── DATA EXCERPT

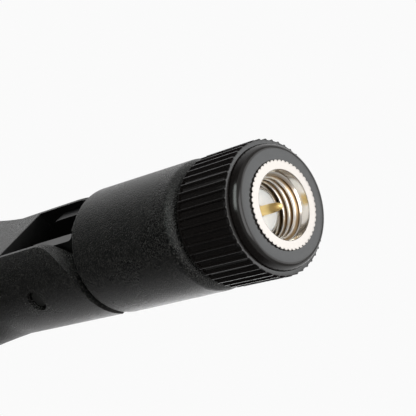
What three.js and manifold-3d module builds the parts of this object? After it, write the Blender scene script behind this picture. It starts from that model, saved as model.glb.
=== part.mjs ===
// Omnidirectional antenna with an SMA plug: hand nut, round barrel and a blade mast that tilts on a fork hinge.
// Millimetres, +Z up along the mast. The origin is on the connector's axis, at the coupling nut's front face.
import * as THREE from 'three';
import { mergeVertices } from 'three/addons/utils/BufferGeometryUtils.js';
import Module from 'manifold-3d';

const wasm = await Module();
wasm.setup();

// ---------------------------------------------------------------- driving dimensions

const facets = 40;               // sides of the turned pieces
const gap = 0.08;                // clearance between pieces that fit in each other
const runningGap = 0.1;          // clearance between pieces that turn on each other

// SMA plug, from the contact outwards
const pinRadius = 0.455;
const pinTip = 0.4;
const pinTaper = 1.2;
const pinEnd = 11.0;
const dielectricRadius = 2.05;
const dielectricEnd = 8.0;
const referencePlane = 2.9;      // the dielectric's and the outer conductor's front face
const conductorWall = 0.17;      // of the outer conductor's thin front ring
const conductorLip = 1.6;        // its length
const shellWallThickness = 0.37; // of the rest of the connector's shell
const shellEnd = 12.0;
const crimpNeckWall = 0.3;
const crimpLength = 5.5;
const braidWall = 0.12;
const ferruleWall = 0.5;
const gasketWidth = 0.34;
const ringStart = 5.4;           // the snap ring's groove in the shell and the nut
const ringThickness = 0.5;
const ringDepth = 0.2;           // how deep the groove is cut into the shell
const ringReach = 0.35;          // how far the snap ring stands out of the shell, into the nut

// coupling nut
const threadDepth = 0.41;        // from the 1/4-36 thread's minor radius to the smooth relief at the mouth
const mouthDepth = 1.0;
const threadEnd = 4.6;
const nutWall = 0.89;            // outside the relief
const nutLength = 7.0;

// hand collar round the nut
const collarFront = 0.15;
const collarLipWall = 1.67;      // walls are measured from the nut's outside
const collarLipRound = 0.66;
const collarLandWall = 1.75;
const collarRibWall = 2.2;
const collarRibDepth = 0.3;
const collarRibStart = 1.1;
const collarRibEnd = 7.28;
const collarEnd = 7.9;
const ribCount = 48;

// swivel barrel
const barrelLength = 14.7;
const barrelFrontGap = 0.3;      // between the hand collar and the barrel
const barrelFrontRadius = 6.35;
const barrelRearRadius = 6.48;
const barrelFrontRound = 1.1;
const barrelRimRound = 0.25;
const barrelFloor = 2.4;         // solid floor between the connector's chamber and the hinge

// fork hinge
const hingeRise = 8.7;           // the hinge's height above the barrel's end
const tongueHalfWidth = 3.6;     // along Y
const tongueRadius = 4.3;        // round end about the hinge
const tongueFillet = 1.9;
const channelHalfWidth = 2.1;    // open channel for the coax
const channelBack = 2.0;         // from the axis to its wall, on the side away from the fold
const slotClearance = 0.2;       // between the tongue and each arm
const rootClearance = 0.2;       // between the tongue's round end and the slot's root
const armRadius = 6.5;
const armTipGap = 0.9;           // between the arms' tips and the barrel
const armRound = 6.2;            // rounded corner on the fold side
const armRoundRise = 5.8;        // its centre above the arms' tips
const pivotPinRadius = 1.1;
const pivotPinSink = 0.4;        // how far the pin's end is sunk below the arm's surface
const pivotPinInset = 0.2;       // how far the pin stays clear of the coax channel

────

■ **YOUR GOAL**:
Respond with the number of lines containing "three" and no additional words.

■ **TASK ANSWER**:
3